Deposit Rates Slashed

In the latest sign that the Chinese economy is struggling, its six state-owned commercial lenders have been required to cut deposit rates once again. Yuan-denominated deposit rates were seen falling to 0.2% from 0.25% prior in the latest series of cuts aimed at increasing liquidity in the financial sector and boosting profitability. The move comes on the back of a recent slew of poorer-than-forecast Chinese data.

Chinese Economy in Focus

With many major players now concerned over the health of Chinese recovery, focus is shifting back to expecting fresh easing from the PBOC. Similar periods of PBOC easing in recent years have proved beneficial to stock markets, helping lift risk sentiment. With nine-months since the PBoC last cut rates, analysts are now pegging a forthcoming move this month or next which should bolster sentiment. However, with exports falling and weak consumption driven by higher unemployment, the question is whether such a move will be enough to shift the Chinese economy back into a positive state.

Banking Sector Concerns

Liquidity issues in the banking sector in both Europe and the US have come under scrutiny this year. With the closure of several banks in the US and the severe issues faced by Credit Suisse, traders are now turning their lens onto Chinese banks which could spell fresh trouble for the global banking sector as a whole if the market senses any weakness.
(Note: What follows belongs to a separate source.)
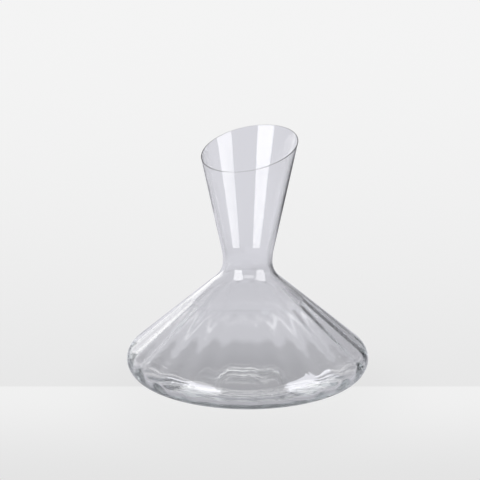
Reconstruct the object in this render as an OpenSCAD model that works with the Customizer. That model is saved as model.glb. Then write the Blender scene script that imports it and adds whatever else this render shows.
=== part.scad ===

For now, however, the prospect of further easing should help keep stocks supported.

Technical Views

Shanghai Composite

The correction lower in the index from YTD highs has seen the market stalling into a test of the 3185.9209 level and the bull channel lows. While this area holds, the focus is on a fresh push higher and a break above 3347.68 targeting a continuation of the bull channel. Should the current support break, however, focus will turn to 3043.18 thereafter.